About a week later, a white woman named Mae Crow was found raped, beaten and left to die near Oscarville, Ga. Crow never regained consciousness. Police arrested a Black family of four: a woman and her husband, her brother and a cousin. The husband was lynched in jail and the woman was convinced to flip on her brother and cousin, both of whom were publicly executed. Almost overnight, angry white mobs and anonymous night riders drove every other Black resident out of Forsyth County.
There’s a lot wrong about that Lake Lanier story, though. For one, Oscarville — which had a mostly white population — wasn’t washed away or covered up by the man-made lake. The town is still on the map, but no one lives there. Secondly, the lake wasn’t created until the mid-1950s, decades after these incidents.
What actually happened in Forsyth County in 1912 is tragic enough that it shouldn’t have to be stuffed into some silly story about a lake, especially when the effects of the expulsion are still rippling through the descendants of the more than 1,000 people who were forced to leave their land, jobs, animals and homes, generally without any sort of compensation.
Research ‘mission-aligned’ with WABE
1912 tells the story of what happened through the voices of the descendants, many of whom are only just now sharing their families’ stories. Born out of research by co-narrator Sophia Dodd, a digital storytelling specialist for the Atlanta History Center website, the six-episode podcast took over two years to research, write and record, with the AHC funding the entire process. WABE’s Rose Scott, who hosts the midday news program Closer Look, was brought on to act as Dodd’s co-narrator this year. WABE came on board shortly thereafter to distribute the podcast.
The partnership happened organically, says Scotty Crowe, VP of audio at WABE. The station and the center have collaborated before on special projects, such as Rose’s annual Juneteenth program, which was recorded in AHC’s auditorium. “There’s a shared relationship. … The fact that Rose was a narrator on the show made it a natural fit for us, in addition to the show being so mission-aligned with what we do at our station.”
Since its mid-November launch, 1912 has become one of WABE’s most successful podcasts ever in terms of reach and listenership by cracking Apple Podcasts’ History and Documentary charts. “The numbers for 1912 have consistently put its episodes in the top two or three percent across all podcasts,” Crowe says. Despite being essentially an Atlanta-area story, the show has drawn listeners from all over the country.
WABE plans to promote the podcast again in February during Black History Month, believing that the story has legs beyond its initial release. The station is also talking with the Center about potentially re-cutting podcast episodes so the show could be distributed nationally for public radio broadcasts.
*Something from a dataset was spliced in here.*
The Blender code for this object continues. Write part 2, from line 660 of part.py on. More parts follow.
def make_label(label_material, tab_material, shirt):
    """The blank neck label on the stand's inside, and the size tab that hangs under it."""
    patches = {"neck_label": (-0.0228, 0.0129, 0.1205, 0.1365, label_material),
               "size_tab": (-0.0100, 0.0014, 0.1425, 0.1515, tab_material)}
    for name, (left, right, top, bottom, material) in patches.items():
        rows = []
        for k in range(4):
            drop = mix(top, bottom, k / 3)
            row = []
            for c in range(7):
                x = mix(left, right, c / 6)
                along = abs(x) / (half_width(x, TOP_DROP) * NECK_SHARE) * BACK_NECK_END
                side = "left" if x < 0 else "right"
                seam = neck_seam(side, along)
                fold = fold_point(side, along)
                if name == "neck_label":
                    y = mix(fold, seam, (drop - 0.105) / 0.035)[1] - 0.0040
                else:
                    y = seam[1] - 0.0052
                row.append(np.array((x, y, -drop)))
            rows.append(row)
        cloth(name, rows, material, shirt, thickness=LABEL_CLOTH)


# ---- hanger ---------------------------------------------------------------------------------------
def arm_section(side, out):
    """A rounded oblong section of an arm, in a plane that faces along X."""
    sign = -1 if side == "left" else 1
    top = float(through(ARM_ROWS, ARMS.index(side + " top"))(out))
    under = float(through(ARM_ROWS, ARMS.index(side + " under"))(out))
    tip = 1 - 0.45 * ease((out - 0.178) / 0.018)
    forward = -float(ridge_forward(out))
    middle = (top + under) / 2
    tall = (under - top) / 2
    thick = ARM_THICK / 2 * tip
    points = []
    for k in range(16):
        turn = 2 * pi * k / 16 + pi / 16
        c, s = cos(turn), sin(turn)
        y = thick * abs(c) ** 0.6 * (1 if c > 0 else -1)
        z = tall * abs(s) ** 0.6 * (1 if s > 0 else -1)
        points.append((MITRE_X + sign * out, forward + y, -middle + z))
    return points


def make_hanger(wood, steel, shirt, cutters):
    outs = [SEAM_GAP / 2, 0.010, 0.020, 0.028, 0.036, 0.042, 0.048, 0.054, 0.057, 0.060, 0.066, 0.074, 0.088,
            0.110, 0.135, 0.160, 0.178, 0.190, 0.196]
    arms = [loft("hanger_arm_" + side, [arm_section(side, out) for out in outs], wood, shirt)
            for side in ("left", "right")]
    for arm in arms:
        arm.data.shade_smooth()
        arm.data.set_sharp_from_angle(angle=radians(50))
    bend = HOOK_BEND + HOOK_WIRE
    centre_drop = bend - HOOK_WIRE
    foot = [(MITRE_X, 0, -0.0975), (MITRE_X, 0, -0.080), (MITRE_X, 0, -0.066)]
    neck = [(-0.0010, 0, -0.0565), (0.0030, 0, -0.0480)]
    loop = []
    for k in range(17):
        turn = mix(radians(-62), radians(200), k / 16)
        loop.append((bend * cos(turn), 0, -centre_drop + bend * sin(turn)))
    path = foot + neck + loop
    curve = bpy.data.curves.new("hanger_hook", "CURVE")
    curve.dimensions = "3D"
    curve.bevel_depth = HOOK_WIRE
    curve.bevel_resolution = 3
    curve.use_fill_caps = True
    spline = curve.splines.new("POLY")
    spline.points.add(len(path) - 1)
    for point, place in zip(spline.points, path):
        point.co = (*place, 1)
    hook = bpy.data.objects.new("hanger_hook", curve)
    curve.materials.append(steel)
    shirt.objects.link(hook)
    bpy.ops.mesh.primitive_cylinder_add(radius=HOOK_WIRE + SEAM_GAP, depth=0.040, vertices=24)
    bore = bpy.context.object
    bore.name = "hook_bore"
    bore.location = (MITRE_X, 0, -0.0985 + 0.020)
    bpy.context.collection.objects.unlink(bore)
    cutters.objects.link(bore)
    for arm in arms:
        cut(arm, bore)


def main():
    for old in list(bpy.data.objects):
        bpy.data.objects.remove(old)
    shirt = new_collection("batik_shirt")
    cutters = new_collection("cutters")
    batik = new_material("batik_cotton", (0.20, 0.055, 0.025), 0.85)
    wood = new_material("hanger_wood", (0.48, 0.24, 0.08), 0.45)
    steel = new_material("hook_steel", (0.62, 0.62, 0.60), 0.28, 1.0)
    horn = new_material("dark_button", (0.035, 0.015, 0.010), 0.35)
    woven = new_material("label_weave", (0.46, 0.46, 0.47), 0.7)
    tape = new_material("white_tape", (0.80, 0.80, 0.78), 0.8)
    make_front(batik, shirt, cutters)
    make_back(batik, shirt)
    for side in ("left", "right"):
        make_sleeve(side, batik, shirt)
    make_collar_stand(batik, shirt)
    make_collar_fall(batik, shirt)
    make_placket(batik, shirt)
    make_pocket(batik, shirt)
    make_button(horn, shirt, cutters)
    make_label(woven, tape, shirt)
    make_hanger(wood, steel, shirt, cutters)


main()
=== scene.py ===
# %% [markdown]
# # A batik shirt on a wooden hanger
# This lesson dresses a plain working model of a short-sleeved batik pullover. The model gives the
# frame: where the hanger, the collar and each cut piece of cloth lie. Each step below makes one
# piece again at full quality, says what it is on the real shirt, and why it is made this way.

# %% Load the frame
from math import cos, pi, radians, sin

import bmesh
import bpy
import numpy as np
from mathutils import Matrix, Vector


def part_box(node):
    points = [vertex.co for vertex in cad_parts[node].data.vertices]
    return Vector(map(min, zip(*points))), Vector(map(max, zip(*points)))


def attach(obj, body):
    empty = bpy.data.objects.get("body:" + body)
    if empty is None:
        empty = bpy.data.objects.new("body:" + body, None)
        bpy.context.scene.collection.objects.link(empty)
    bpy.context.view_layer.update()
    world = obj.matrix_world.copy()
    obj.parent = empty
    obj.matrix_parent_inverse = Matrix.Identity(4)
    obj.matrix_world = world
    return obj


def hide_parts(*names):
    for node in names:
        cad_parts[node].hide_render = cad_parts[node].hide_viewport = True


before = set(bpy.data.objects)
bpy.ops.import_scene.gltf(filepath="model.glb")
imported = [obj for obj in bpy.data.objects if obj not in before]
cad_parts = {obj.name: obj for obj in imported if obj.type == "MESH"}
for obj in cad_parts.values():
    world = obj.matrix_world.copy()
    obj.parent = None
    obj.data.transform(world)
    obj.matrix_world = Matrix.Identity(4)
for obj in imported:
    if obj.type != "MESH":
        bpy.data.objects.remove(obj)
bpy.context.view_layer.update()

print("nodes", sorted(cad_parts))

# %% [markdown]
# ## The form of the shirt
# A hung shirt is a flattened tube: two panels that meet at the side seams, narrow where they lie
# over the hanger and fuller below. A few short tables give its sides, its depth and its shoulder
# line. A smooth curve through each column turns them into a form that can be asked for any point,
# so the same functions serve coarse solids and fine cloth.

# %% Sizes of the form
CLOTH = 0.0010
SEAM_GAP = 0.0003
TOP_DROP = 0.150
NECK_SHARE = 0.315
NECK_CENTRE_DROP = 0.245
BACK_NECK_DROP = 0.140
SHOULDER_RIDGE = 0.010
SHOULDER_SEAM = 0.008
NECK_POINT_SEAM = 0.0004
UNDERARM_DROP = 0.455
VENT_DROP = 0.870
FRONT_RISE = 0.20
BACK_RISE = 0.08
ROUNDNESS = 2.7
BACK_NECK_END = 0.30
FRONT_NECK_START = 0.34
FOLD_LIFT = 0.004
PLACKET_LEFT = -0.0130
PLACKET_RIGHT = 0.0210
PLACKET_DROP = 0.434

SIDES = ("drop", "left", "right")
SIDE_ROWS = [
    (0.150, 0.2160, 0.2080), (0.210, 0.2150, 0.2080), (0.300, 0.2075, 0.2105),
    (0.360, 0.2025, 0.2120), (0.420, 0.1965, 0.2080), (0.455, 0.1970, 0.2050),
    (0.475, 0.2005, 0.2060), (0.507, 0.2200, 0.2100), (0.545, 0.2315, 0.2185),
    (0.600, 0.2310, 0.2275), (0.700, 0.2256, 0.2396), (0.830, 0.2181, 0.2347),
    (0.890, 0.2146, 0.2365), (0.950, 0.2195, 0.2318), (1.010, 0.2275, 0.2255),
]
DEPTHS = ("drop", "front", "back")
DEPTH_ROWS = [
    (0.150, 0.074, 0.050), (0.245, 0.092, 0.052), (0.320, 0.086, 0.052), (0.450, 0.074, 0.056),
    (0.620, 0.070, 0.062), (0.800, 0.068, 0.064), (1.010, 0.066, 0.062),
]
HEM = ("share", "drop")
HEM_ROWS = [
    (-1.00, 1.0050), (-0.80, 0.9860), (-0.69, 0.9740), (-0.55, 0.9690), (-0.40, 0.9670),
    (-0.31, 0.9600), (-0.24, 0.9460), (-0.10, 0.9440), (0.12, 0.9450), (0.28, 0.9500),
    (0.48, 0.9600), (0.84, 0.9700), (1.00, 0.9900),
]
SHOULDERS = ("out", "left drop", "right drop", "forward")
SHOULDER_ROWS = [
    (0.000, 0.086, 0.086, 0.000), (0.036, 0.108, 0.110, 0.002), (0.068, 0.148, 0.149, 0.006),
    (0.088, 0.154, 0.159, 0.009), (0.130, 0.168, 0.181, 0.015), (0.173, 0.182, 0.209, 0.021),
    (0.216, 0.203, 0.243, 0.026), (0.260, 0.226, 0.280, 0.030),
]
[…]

‘We’d done our due diligence’
Scott was well aware of the history of Forsyth County before she signed on to the project, she says. A visit with Dodd and AHC’s VP of Digital Storytelling and 1912 EP Kristian Weatherspoon really sealed the deal. “They took me down to this archival vault and Sophia pulled out all these boxes of census and death records. …It was just like, ‘Wow, tell me what you need me to do,’” Scott says. Dodd and Weatherspoon had already done much of the writing and research. Scott says she helped shape the podcast’s story.
Dodd went through the U.S. Census records from the time of the expulsion to track about 700 residents who had fled Oscarville. She dove into records of the counties where they relocated, developed relationships with local Black churches, and contacted the Forsyth Descendent Scholarship program, working to build trust with the communities. The history center also enlisted a Black genealogist to make sure that researchers were contacting and connecting with the right families. “We had to be sure that we were doing this correctly, with the right level of sensitivity, because it is a traumatic experience for these families,” Weatherspoon says. Ultimately, the podcast team interviewed about 20 descendants, plus other local residents, authors, historians and community organizers.
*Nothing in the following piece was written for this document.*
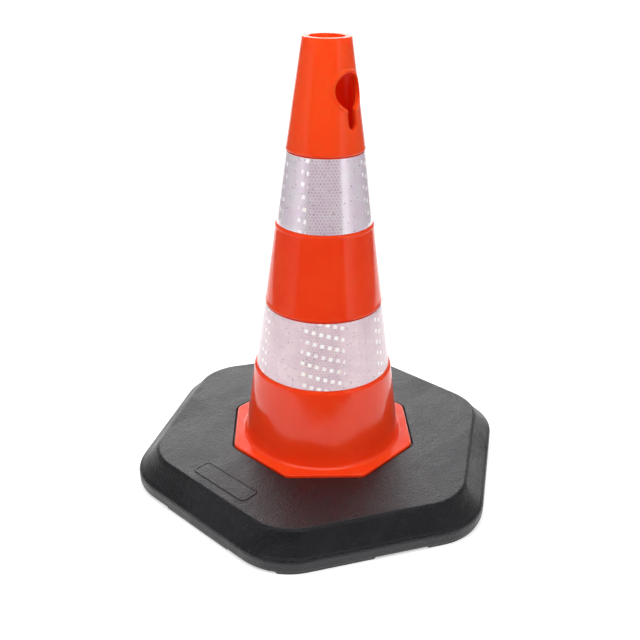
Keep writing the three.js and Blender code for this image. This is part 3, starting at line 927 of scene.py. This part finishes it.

The team did occasionally run into families who weren’t aware of what had happened to their ancestors. Some believed the myths about the region’s history, which the 1912 team was quick to dispel with subjects, albeit with a gentle hand. “That was really important for us to do at the outset, because that led to people trusting us,” Weatherspoon says. “They saw that we’d done our due diligence. We knew all of the facts. None of it was made up or hyperbole. It was done with bedrock research, which is part of what makes our podcast special. No one’s heard or seen this specific research before, and it really is the core of our story.”
Talking to descendents of the exiles was important because it helped the show’s creators demonstrate what a multigenerational event the expulsion was.
One family ended up fleeing to Atlanta, where they were able to reestablish their businesses and start to thrive. But eventually, their new property was seized. This time it was turned into a public park for the benefit of the city’s white residents.
Deciding what’s next
The history center and WABE hosted a launch event last month with show guests and Forsyth County descendants. Since the podcast dropped, Scott has heard from even more people who think they’re connected to those forced out of Forsyth.
“I actually called Kris [Weatherspoon] and said, ‘We need to do something else,’” Scott says. “Maybe it’s an event at the history center that helps people track down if they had relatives in Forsyth. Maybe it’s a census how-to, like how to start on your genealogy.”
“I think that’s so important, particularly for a lot of people of color in this nation who are looking to find out who their roots are from,” Scott adds.
Weatherspoon and Dodd have also been talking about how to make the research more accessible to interested parties. That could allow them to search for family names or long-lost (or loved) relatives, Witherspoon says.
“We would love to keep up with the descendants,” Dodd adds. “They want to keep meeting and we hope that they do — and that they feel comfortable including us in that because we want to see what they do in the future.”
Crowe hopes to find more opportunities for WABE to collaborate with the history center. “I’d love to do more stories like this,” he says. “We know that there’s an audience for it, and the history center is constantly launching exhibitions and installations that look at these types of events. Perhaps there’s an extension of this style of story that we can do together, so that we can continue this model.”